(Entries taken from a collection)

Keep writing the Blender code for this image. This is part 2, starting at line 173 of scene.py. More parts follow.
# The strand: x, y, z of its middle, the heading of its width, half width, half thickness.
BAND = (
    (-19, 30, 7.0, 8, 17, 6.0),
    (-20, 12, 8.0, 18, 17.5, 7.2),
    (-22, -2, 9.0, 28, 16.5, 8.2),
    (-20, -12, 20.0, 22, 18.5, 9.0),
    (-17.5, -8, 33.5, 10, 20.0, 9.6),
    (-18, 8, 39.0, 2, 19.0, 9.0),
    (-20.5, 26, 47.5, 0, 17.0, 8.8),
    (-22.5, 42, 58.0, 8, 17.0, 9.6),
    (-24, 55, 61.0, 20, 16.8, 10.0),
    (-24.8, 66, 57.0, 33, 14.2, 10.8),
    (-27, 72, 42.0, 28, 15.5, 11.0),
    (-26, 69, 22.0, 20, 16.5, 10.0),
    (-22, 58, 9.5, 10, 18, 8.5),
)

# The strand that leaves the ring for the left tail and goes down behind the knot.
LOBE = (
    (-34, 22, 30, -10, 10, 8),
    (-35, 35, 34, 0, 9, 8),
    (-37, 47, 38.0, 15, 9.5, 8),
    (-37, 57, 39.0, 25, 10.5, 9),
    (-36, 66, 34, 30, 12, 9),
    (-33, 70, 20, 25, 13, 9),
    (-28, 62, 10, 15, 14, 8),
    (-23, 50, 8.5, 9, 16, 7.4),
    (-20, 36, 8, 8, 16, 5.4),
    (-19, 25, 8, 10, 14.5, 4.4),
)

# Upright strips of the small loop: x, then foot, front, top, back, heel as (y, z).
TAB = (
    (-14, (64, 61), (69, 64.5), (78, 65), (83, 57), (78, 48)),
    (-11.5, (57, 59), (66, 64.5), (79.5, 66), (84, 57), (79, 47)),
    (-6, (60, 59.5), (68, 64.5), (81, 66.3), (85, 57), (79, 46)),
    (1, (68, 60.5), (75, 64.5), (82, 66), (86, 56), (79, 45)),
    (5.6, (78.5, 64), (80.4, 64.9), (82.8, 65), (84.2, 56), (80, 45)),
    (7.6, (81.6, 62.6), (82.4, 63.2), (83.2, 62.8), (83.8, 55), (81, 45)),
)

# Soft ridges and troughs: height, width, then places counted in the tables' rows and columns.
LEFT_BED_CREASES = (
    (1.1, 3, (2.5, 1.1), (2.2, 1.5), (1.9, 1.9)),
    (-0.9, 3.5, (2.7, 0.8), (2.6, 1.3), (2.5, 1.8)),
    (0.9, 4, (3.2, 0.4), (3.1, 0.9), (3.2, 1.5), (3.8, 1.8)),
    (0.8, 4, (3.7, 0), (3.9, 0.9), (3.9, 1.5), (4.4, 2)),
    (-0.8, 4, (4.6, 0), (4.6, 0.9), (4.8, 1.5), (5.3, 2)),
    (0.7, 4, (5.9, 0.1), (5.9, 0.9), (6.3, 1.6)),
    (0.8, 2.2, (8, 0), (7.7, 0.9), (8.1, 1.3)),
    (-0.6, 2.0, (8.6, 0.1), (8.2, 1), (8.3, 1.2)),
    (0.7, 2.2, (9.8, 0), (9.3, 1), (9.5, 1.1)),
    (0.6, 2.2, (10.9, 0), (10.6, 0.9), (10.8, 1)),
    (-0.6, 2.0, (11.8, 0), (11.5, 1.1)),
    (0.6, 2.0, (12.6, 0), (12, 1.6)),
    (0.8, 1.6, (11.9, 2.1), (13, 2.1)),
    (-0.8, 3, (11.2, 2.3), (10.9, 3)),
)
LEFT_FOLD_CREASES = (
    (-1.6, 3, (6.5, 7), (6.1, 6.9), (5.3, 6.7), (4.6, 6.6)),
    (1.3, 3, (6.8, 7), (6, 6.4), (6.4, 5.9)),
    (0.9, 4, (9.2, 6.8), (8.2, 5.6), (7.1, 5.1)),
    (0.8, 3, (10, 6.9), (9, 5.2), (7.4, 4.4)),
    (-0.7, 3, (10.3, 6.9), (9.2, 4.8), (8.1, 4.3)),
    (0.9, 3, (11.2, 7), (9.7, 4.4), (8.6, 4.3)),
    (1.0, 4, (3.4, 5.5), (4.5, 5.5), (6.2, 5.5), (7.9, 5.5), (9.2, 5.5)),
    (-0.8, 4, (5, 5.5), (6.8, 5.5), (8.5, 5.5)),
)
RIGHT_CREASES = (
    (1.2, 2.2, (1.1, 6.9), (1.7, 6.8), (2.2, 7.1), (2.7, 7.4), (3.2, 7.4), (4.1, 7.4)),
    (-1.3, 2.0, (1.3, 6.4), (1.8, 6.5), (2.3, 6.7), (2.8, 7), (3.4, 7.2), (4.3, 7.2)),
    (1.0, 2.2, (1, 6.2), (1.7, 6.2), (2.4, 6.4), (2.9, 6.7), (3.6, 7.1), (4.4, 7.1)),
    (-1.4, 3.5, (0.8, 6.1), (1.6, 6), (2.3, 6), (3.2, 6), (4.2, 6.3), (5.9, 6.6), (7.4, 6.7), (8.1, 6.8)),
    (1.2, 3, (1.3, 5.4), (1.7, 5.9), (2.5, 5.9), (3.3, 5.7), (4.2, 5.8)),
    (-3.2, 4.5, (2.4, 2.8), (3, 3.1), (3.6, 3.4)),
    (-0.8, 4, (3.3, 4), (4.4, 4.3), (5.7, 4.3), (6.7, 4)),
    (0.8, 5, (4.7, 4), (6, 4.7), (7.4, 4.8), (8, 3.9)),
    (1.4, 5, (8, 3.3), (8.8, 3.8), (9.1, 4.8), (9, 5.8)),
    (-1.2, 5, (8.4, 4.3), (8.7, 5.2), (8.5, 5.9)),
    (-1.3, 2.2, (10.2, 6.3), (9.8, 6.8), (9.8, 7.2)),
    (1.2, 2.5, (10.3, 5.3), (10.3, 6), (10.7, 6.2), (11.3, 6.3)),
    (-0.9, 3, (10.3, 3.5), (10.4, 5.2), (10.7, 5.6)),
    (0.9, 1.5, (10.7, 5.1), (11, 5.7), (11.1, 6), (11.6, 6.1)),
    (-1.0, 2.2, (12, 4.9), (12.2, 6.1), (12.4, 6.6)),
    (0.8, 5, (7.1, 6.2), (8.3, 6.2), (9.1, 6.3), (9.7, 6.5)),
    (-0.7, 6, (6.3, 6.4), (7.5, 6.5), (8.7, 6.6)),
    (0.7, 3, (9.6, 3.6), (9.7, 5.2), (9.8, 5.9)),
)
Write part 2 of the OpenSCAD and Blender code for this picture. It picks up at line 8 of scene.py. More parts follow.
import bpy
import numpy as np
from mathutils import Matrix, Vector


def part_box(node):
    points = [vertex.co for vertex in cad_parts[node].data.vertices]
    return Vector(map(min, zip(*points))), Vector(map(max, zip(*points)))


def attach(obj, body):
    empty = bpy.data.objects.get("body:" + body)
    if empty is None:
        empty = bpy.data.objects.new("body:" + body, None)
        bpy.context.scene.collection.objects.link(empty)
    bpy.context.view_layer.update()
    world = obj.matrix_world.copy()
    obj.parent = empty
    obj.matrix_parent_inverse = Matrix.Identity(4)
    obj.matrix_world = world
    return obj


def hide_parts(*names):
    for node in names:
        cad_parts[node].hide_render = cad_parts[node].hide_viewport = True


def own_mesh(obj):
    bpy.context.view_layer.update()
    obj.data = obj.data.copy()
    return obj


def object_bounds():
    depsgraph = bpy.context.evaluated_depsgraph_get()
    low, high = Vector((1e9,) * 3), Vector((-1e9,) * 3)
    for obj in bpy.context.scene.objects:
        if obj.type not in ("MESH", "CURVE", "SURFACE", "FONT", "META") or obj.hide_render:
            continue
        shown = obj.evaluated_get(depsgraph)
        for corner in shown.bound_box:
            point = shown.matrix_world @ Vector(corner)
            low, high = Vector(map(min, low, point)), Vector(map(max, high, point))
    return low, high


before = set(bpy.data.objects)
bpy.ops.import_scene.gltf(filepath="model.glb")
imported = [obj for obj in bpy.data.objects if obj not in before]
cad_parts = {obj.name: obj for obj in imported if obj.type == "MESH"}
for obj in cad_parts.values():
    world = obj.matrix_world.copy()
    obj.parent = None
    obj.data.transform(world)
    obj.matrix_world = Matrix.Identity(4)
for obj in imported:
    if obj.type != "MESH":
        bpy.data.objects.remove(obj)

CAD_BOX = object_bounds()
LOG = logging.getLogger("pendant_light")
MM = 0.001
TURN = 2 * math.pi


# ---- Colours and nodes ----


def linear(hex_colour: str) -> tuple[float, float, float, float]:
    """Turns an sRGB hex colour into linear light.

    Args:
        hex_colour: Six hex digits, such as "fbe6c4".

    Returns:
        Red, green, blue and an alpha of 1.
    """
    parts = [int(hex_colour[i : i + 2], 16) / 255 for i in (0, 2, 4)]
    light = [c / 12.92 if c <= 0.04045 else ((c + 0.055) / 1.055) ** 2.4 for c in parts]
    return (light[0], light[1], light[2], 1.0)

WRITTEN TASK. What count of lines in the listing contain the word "More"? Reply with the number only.

RESPONSE FOR THIS EXERCISE. 2